What's Next for NVIDIA's Laptop Chip Strategy?
While NVIDIA's data center strategy is crystallizing around DSX and DGX, the company is also preparing to enter the laptop market with its long-awaited N1 and N1X chips. These chips have been the subject of industry speculation for months, with earlier reports suggesting a March 2026 launch that did not materialize.
Recent evidence suggests the launch may be imminent. A Lenovo login page dropdown menu referenced both "Nvidia N1X Portal PROD" and "Nvidia N1X Portal Test," indicating that infrastructure for supporting these chips is already in place. This is not the first time Lenovo has been linked to potential NVIDIA-chipped laptop models.

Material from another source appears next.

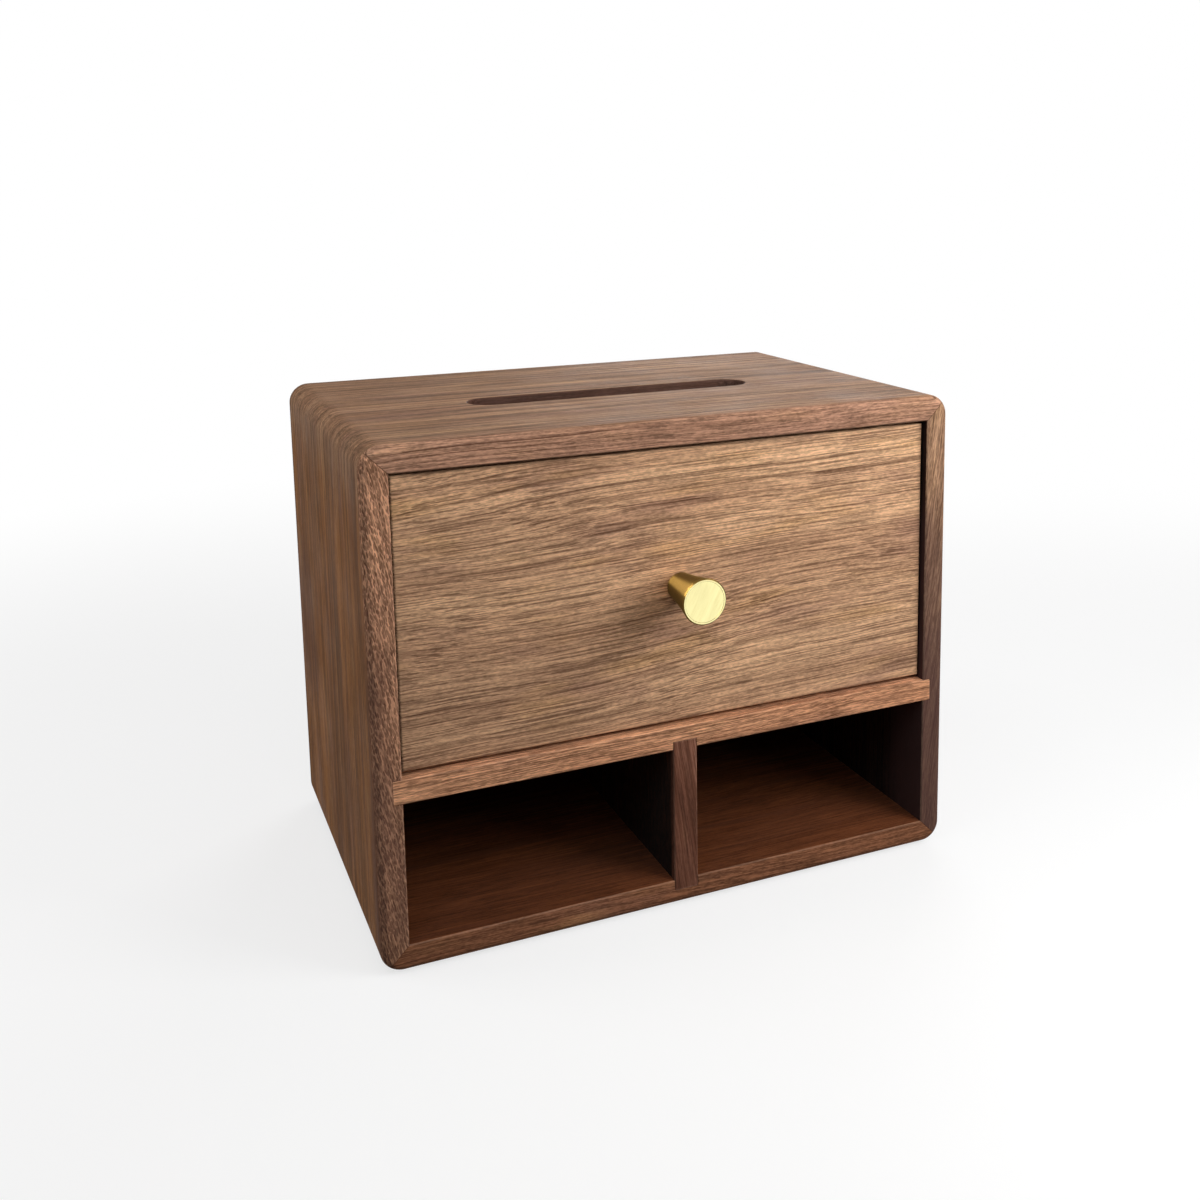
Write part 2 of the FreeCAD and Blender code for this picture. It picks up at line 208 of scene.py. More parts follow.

At the start of 2026, the "Legion 7 12N1X11" appeared as a supported model for Lenovo's Legion Space software, while dataminers also found mention of several upcoming Lenovo models with N1 and N1X designations.
CEO Jensen Huang has confirmed that the new offerings will be based on the GB10 "Superchip" found in the DGX Spark. Previous rumors have suggested the N1X is a 20-core CPU with a large Blackwell-based GPU, potentially with as many CUDA cores as the RTX 5070. If accurate, these NVIDIA laptop chips may be among the biggest and most interesting hardware releases of the year, though the success will depend on how well x86 emulation performs in practice.
Computex 2026 is scheduled to begin in the week following the publication of these reports, and industry observers expect at least some mention of the N1 and N1X chips to be made at that event, if not a full-blown announcement.
NVIDIA's strategy across both data centers and laptops reveals a company thinking systematically about ecosystem lock-in. By designing facilities around its hardware specifications and preparing to deliver integrated software and hardware solutions, NVIDIA is not just selling chips; it is architecting the entire infrastructure landscape to make its products the path of least resistance for operators and users alike.